UW School of Forest Resources E-news
September 2009  |  Return to issue home

Recent Discoveries...

Investigating Our Disappearing Trees

Scientists suspect that warming temperatures are contributing to the death of trees in the older forests of the western U.S., and that the fundamental structure of these forests may be changing.  Forest loss could potentially become greater than forest establishment, reducing the amount of carbon stored in forests, among other consequences.

Andrew Larson, '03, '09, and Jim Lutz, '05, '08, review data from the Yosemite Forest Dynamics Plot
Andrew Larson, '03, '09, and Jim Lutz, '05, '08, review data from the Yosemite Forest Dynamics Plot.

Researchers in the School of Forest Resources, including Professor Jerry Franklin, Research Associate Jim Lutz, '05, '08, graduate Andrew Larson ’03, ’09, and graduate student James Freund, have been collaborating with scientists and volunteers from across the country on tree mortality studies in the western U.S. and southern British Columbia.

A study led by Phil van Mantgem of the U.S. Geological Survey (USGS), and co-authored by the UW’s Franklin and Larson and other colleagues, showed that tree mortality has doubled over the past 17 years.  The data came from 76 permanent forest plots in the western U.S. consisting of stands older than 200 years, with some older than 500 years.  The increase in mortality held for all age groups in the plots.  A cause of the increased tree mortality could be rising global temperatures that reduce snow pack, prolong drought and encourage insects and disease pathogens.  Because the data came from undisturbed forests, the researchers were able to rule out other potential causes of increased tree mortality, such as forest fragmentation, air pollution and fire exclusion.

The study, the first large-scale analysis of tree mortality in temperate forests, was reported in Science; it generated widespread media coverage, including “Environment blamed in Western tree deaths(New York Times) and “Study ties tree deaths to change in climate” (Washington Post).

In California’s Yosemite National Park, a study by Lutz, Franklin and USGS scientist Jan van Wagtendonk found that the oldest and largest trees within the park are in decline.  Between the 1930s and the 1990s, the density of large-diameter trees declined 24 percent throughout the park.  For BBC Earth News and New York Times coverage of this research, see “Yosemite’s Giant Trees Disappear” and “Big Trees Decline in Yosemite.”

As follow-up to these studies, Lutz and his team have set up the 25-hectare Yosemite Forest Dynamics Plot in which long-term monitoring of the forest can continue for decades, and possibly centuries.
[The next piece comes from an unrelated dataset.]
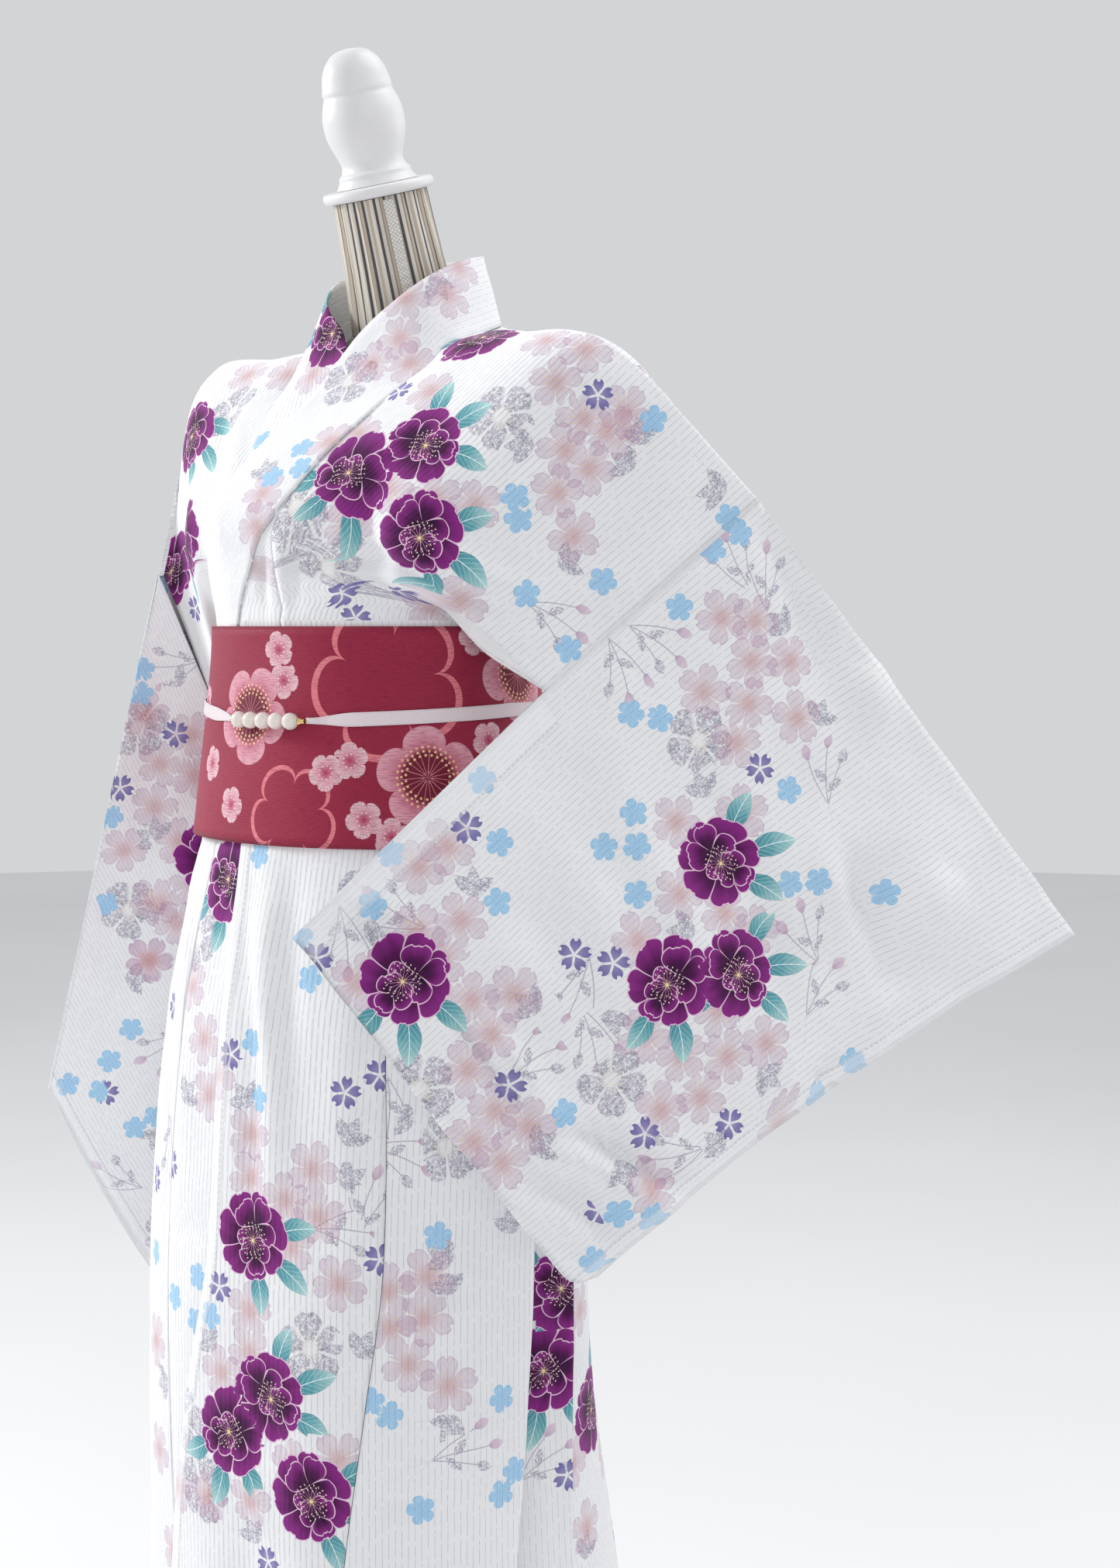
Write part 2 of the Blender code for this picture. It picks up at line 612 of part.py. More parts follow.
def body_panel(side, look, collection):
    """One width of cloth from the front hem over the shoulder to the back hem."""
    low_rows = steps(SKIRT_ROWS, HEM_Z, OBI_LOW_Z) + steps(OBI_ROWS, OBI_LOW_Z, PANEL_TOP_Z)[1:]
    columns = steps(FRONT_COLUMNS)
    gap = SEAM_GAP / 2 / FRONT_WIDTH
    armhole_gap = (LEFT_SLEEVE if side > 0 else RIGHT_SLEEVE)["gap"] / FRONT_WIDTH

    def front_low(share, height):
        start = okumi_share(height) + gap
        return lower_front(side, start + (1 - start) * share, height)

    def back_low(share, height):
        return lower_back(side, share * (1 - gap / 2), height)

    grids = [grid(front_low, columns, low_rows), grid(back_low, steps(BACK_COLUMNS), low_rows)]
    if side > 0:
        bridge = [
            [lower_front(side, 1.0, height)]
            + [pleat_point(row, height) for row in PLEAT]
            + [lower_back(side, 0.0, height)]
            for height in low_rows
        ]
    else:
        bridge = [[lower_front(side, 1.0, height), lower_back(side, 0.0, height)] for height in low_rows]
    grids.append(bridge)
    last_front = len(LEFT_FRONT) - 1
    last_back = len(LEFT_BACK) - 1

    def front_high(share, place):
        if place < 0:
            return front_low(share, PANEL_TOP_Z)
        start = okumi_share(PANEL_TOP_Z) * max(0.0, 1 - place / (last_front * OKUMI_TIP))
        start += max(gap, COLLAR_SEAM_GAP / FRONT_WIDTH * smooth(0.5, 0.7, place / last_front))
        edge = 1 - armhole_gap * smooth(-0.5, 2, place)
        return upper_front(side, start + (edge - start) * share, place)

    def back_high(share, place):
        if place < 0:
            return back_low(share, PANEL_TOP_Z)
        if place >= last_back:
            return front_high(1 - share, last_front)
        inset = armhole_gap * smooth(-0.5, 2, place)
        neck = COLLAR_SEAM_GAP / FRONT_WIDTH * smooth(5.0, 6.0, place)
        return upper_back(side, inset + (1 - max(gap / 2, neck) - inset) * share, place)

    front_rows = [-1.0] + steps(FRONT_ROWS - 1, 0.0, last_front)
    back_rows = [-1.0] + steps(BACK_ROWS - 1, 0.0, last_back)
    grids.append(grid(front_high, columns, front_rows))
    grids.append(grid(back_high, steps(BACK_COLUMNS), back_rows))
    name = "body_left" if side > 0 else "body_right"
    return sheet_object(name, grids, WALL, look, collection)


def okumi_panel(side, look, collection):
    """The narrow front panel between the body panel and the front edge, up to its tip at the collar."""
    low_rows = steps(SKIRT_ROWS, HEM_Z, OBI_LOW_Z) + steps(OBI_ROWS, OBI_LOW_Z, PANEL_TOP_Z)[1:]
    gap = SEAM_GAP / 2 / FRONT_WIDTH
    tip = (len(LEFT_FRONT) - 1) * OKUMI_TIP
    collar_gap = COLLAR_SEAM_GAP / FRONT_WIDTH

    def low(share, height):
        inner = collar_gap * smooth(OBI_LOW_Z, PANEL_TOP_Z, height)
        return lower_front(side, inner + (okumi_share(height) - gap - inner) * share, height)

    def high(share, place):
        if place < 0:
            return low(share, PANEL_TOP_Z)
        width = okumi_share(PANEL_TOP_Z) * (1 - place / tip)
        return upper_front(side, collar_gap + (width - gap - collar_gap) * share, place)

    columns = steps(OKUMI_COLUMNS)
    high_rows = [row for row in steps(FRONT_ROWS - 1, 0.0, len(LEFT_FRONT) - 1) if row < tip]
    grids = [grid(low, columns, low_rows), grid(high, columns, [-1.0] + high_rows)]
    name = "okumi_left" if side > 0 else "okumi_right"
    return sheet_object(name, grids, WALL, look, collection)


def sleeve_panel(sleeve, look, collection):
    """A sleeve: one width of cloth folded over the arm, sewn below and along the lower cuff."""
    count = 2 * SLEEVE_DOWN
    around = [0.5 * (1 - math.cos(math.pi * number / SLEEVE_DOWN)) / 2 for number in range(SLEEVE_DOWN + 1)]
    around += [1 - value for value in reversed(around[:-1])]
    gap = sleeve["gap"] / 2 / SLEEVE_WIDTH

    def point(number, out):
        return sleeve_point(sleeve, gap + (1 - gap) * out, around[number % count])

    rings = [[point(number, out) for number in range(count + 1)] for out in steps(SLEEVE_ACROSS)]
    name = "sleeve_left" if sleeve["side"] > 0 else "sleeve_right"
    return sheet_object(name, [rings], WALL, look, collection)


def collar_panel(look, collection):
    """The collar band, from its left end over the back of the neck to its right end."""
    last_front = len(LEFT_FRONT) - 1
    places = steps(6, 0.0, COLLAR_JUNCTION)
    front_rows = steps(FRONT_ROWS - 1, 0.0, last_front)[:-1]
    places += [through(LEFT_FRONT, row)[0] for row in reversed(front_rows)]
    places += steps(3, COLLAR_AT_OBI, len(COLLAR) - 1)
    gap = COLLAR_SEAM_GAP / COLLAR_WIDTH
    rows = [(1, place) for place in reversed(places)] + [(-1, place) for place in places[1:]]
    crossings = (gap, 0.33, 0.67, 1.0)
    points = [[collar_point(side, place, across) for across in crossings] for side, place in rows]
    return sheet_object("collar", [points], WALL, look, collection)


def obi_panel(look, collection):
    """The half-width belt: once round the waist, its outer end lapped over the start at the back."""
    turns = steps(56, OBI_START, OBI_END)

    def point(height, angle):
        lapped = smooth(-172, -188, angle)
        return body_point(angle, height, OBI_LIFT + OBI_END_LIFT * lapped)

    grids = [grid(point, steps(3, OBI_LOW_Z + 0.0005, OBI_TOP_Z), turns)]
    return sheet_object("obi", grids, OBI_WALL, look, collection)


def ribbon_point(angle, across):
    """A point of the narrow ribbon round the obi, at a share of its width."""
    turned = (angle + 168.0) % 360 - 168.0
    height = np.interp(turned, *zip(*RIBBON_HEIGHTS))
    lapped = OBI_END_LIFT * smooth(134, 143, angle) * (1 - smooth(191, 200, angle))
    width = RIBBON_WIDTH * (0.55 + 0.45 * smooth(0, 12, min(angle - RIBBON_START, RIBBON_END - angle)))
    return body_point(angle, height + width * across, RIBBON_LIFT + lapped)


def ribbon_panel(look, collection):
    """The ribbon, from one end cap round the back to the other."""
    turns = steps(60, RIBBON_START, RIBBON_END)
    points = [[ribbon_point(angle, across) for across in (-0.5, 0.0, 0.5)] for angle in turns]
    return sheet_object("obijime_ribbon", [points], RIBBON_WALL, look, collection)


def pearl_string(pearl_look, cap_look, collection):
    """Five pearls in a row on the front of the ribbon, with a metal cap at each end."""
    face = OBI_LIFT + OBI_WALL / 2 + PIECE_GAP
    for number, angle in enumerate(PEARL_ANGLES):
        bpy.ops.mesh.primitive_uv_sphere_add(segments=12, ring_count=8, radius=PEARL_RADIUS)
        pearl = bpy.context.object
        pearl.name = f"pearl_{number + 1}"
        pearl.data.materials.append(pearl_look)
        pearl.data.shade_smooth()
        pearl.location = body_point(angle, PEARL_Z, face + PEARL_RADIUS)
        for owner in list(pearl.users_collection):
            owner.objects.unlink(pearl)
        collection.objects.link(pearl)
    for name, angle in zip(("cap_right", "cap_left"), CAP_ANGLES):
        cap = cylinder(name, CAP_RADIUS, CAP_LENGTH, (0, 0, 0), cap_look, collection, 0.0006, 10)
        ahead = Vector(body_point(angle + 1, PEARL_Z)) - Vector(body_point(angle - 1, PEARL_Z))
        cap.location = body_point(angle, PEARL_Z, face + PEARL_RADIUS * 0.8)
        cap.rotation_euler = ahead.to_track_quat("Z", "X").to_euler()


def form_ring(height):
    """A level ring of the form's torso, inside the cloth."""
    clearance = FORM_CLEARANCE + (HIP_CLEARANCE - FORM_CLEARANCE) * smooth(OBI_LOW_Z, 0.945, height)
    clearance += 0.030 * smooth(0.860, FORM_LOW_Z, height)
    clearance += SHOULDER_CLEARANCE * smooth(1.255, 1.300, height)
    right, left, front, back = at_height(SECTIONS, height)
    ring = []
    for number in range(FORM_SIDES):
        turn = 2 * math.pi * number / FORM_SIDES
        across, along = math.sin(turn), -math.cos(turn)
        side = (left if across > 0 else right) - clearance
        depth = max((front if along < 0 else back) - clearance, 0.003)
        ring.append(np.array((side * across, depth * along, height)))
    return ring


def neck_ring(radius, along):
    """A ring round the leaning neck, along its axis from the disc."""
    middle = Vector(DISC_CENTRE)
    lean = Matrix.Rotation(NECK_LEAN, 3, "X")
    ring = []
    for number in range(FORM_SIDES):
        turn = 2 * math.pi * number / FORM_SIDES
        local = Vector((radius * math.sin(turn), -radius * math.cos(turn), along))
        ring.append(np.array(middle + lean @ local))
    return ring


def form_torso(look, collection):
    """The padded torso, from below the hips to the root of the neck."""
    heights = steps(13, FORM_LOW_Z, 1.26) + [1.275, 1.290, 1.303, 1.313, 1.321, 1.328, 1.333, FORM_HIGH_Z]
    rings = [form_ring(height) for height in heights]
    collar = neck_ring(NECK_PROFILE[-1][0], -DISC_HEIGHT / 2 - NECK_LENGTH - 2 * PIECE_GAP)
    top = np.array(rings[-1])
    for share, rise in ((0.55, 0.04), (0.85, 0.38)):
        middle = top + (np.array(collar) - top) * share
        middle[:, 2] = top[:, 2] + (np.array(collar)[:, 2] - top[:, 2]) * rise
        rings.append(list(middle))
    rings.append(collar)
    return ring_solid("form_torso", rings, look, collection)


def lean_object(made, along):
    """Places a turned piece on the neck's axis, along from the disc's centre."""
    axis = Matrix.Rotation(NECK_LEAN, 4, "X")
    made.matrix_world = Matrix.Translation(DISC_CENTRE) @ axis @ Matrix.Translation((0, 0, along))


def form_top(cloth_look, wood_look, trim_look, collection):
    """The leaning neck with its braid, the disc on it and the turned finial."""
    half = DISC_HEIGHT / 2
    low = -half - PIECE_GAP
    neck_profile = [(radius, height + low) for radius, height in reversed(NECK_PROFILE)]
    neck = turned_object("form_neck", neck_profile, cloth_look, collection)
    lean_object(neck, 0.0)
    rim = 0.0022
    disc_profile = [(DISC_RADIUS - rim, -half), (DISC_RADIUS, -half + rim)]
    disc_profile += [(DISC_RADIUS, half - rim), (DISC_RADIUS - rim, half)]
    disc = turned_object("form_disc", disc_profile, wood_look, collection)
    lean_object(disc, 0.0)
    finial = turned_object("form_finial", FINIAL_PROFILE, wood_look, collection)
    lean_object(finial, half + PIECE_GAP)
    braid = []
    for along in steps(10, low - 0.002, low - NECK_LENGTH * 0.86):
        radius = np.interp(-along, [-z - low for r, z in NECK_PROFILE], [r for r, z in NECK_PROFILE])
        reach = BRAID_WIDTH / 2 / radius
        middle = math.radians(BRAID_ANGLE + 40)
        row = []
        for share in (-1, -0.33, 0.33, 1):
            turn = middle + reach * share
            out = radius + BRAID_THICKNESS / 2 + 0.0004
            row.append((out * math.sin(turn), -out * math.cos(turn), along))
        braid.append(row)
    lean = Matrix.Rotation(NECK_LEAN, 4, "X")
    placed = [[Matrix.Translation(DISC_CENTRE) @ lean @ Vector(point) for point in row] for row in braid]
    sheet_object("form_braid", [placed], BRAID_THICKNESS, trim_look, collection)


def form_stand(wood_look, metal_look, collection):
    """The round base, its hub and the pole up to the torso."""
    cylinder("stand_base", BASE_RADIUS, BASE_HEIGHT, (0, 0, 0), wood_look, collection, 0.006, 40)
    hub_z = BASE_HEIGHT + PIECE_GAP
    cylinder("stand_hub", HUB_RADIUS, HUB_HEIGHT, (0, 0, hub_z), wood_look, collection, 0.005, 24)
    pole_z = hub_z + HUB_HEIGHT + PIECE_GAP
    pole_height = FORM_LOW_Z - PIECE_GAP - pole_z
    cylinder("stand_pole", POLE_RADIUS, pole_height, (0, 0, pole_z), metal_look, collection, 0.0, 24)


def build():
    for old in list(bpy.data.objects):
        bpy.data.objects.remove(old, do_unlink=True)
    collection = bpy.data.collections.new("yukata_on_dress_form")
    bpy.context.scene.collection.children.link(collection)
    cotton = material("printed_cotton", (0.86, 0.85, 0.88), 0.9)
    crimson = material("obi_crimson", (0.45, 0.04, 0.10), 0.8)
    ribbon = material("ribbon_white", (0.85, 0.78, 0.80), 0.5)
    pearl = material("pearl", (0.85, 0.80, 0.72), 0.2)
    gold = material("gold_cap", (0.83, 0.62, 0.28), 0.3, 1.0)
    linen = material("form_linen", (0.52, 0.47, 0.40), 0.9)
    white = material("white_wood", (0.85, 0.85, 0.85), 0.45)
    braid = material("braid", (0.80, 0.78, 0.75), 0.8)
    steel = material("white_metal", (0.80, 0.80, 0.80), 0.4, 0.2)
    for side in (1, -1):
        body_panel(side, cotton, collection)
        okumi_panel(side, cotton, collection)
    sleeve_panel(LEFT_SLEEVE, cotton, collection)
    sleeve_panel(RIGHT_SLEEVE, cotton, collection)
    collar_panel(cotton, collection)
    obi_panel(crimson, collection)
    ribbon_panel(ribbon, collection)
    pearl_string(pearl, gold, collection)
    form_torso(linen, collection)
    form_top(linen, white, braid, collection)
    form_stand(white, steel, collection)


build()
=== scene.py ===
"""The looks of a floral cotton yukata on a limbless dress form.

Each cloth solid of the frame is replaced by a thin shell made from the same sizes on a finer grid, with
its creases as soft troughs and ridges. The print is laid out in flat cloth coordinates, in metres: every
face keeps its place inside the motifs near it, and the shader draws each kind of motif by formula.
Metres, +Z up, the garment faces -Y and +X is the wearer's left.
"""

import json
import math

import bpy
import numpy as np
from mathutils import Matrix, Vector, noise
from mathutils.bvhtree import BVHTree
from mathutils.kdtree import KDTree

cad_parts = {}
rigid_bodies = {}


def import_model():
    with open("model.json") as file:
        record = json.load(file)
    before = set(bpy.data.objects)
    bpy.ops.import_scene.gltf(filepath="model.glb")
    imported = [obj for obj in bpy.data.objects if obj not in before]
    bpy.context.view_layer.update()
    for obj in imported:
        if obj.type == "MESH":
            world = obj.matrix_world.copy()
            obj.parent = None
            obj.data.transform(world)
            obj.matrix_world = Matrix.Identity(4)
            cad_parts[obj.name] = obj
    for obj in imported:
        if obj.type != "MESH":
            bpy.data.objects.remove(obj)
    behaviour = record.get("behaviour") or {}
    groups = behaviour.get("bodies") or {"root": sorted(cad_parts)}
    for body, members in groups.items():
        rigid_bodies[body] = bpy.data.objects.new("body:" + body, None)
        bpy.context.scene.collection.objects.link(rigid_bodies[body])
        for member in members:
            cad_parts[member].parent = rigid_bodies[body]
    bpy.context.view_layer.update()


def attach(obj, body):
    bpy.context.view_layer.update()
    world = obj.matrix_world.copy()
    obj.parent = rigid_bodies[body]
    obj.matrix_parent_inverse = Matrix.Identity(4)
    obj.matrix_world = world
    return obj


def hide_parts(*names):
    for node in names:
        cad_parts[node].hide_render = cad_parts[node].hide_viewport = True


for old in list(bpy.data.objects):
    bpy.data.objects.remove(old, do_unlink=True)
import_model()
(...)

They plan to measure and map all of the estimated 30,000 trees in the plot and to return yearly to assess tree mortality.  This project, affiliated with the Smithsonian, is supported almost entirely by volunteer labor and contributions.  For a BBC News web, TV and radio report of this project, see “Mapping America’s Giant Trees,” and “Survey ‘Must Stand Test of Time.’

 A key concept in these projects is that long-term forest research plots allow scientists to best understand actual causes of tree mortality and changing forest conditions.  These long-term data sets are the basic currency of ecological science, say the scientists, but are among the most difficult for which to secure funding.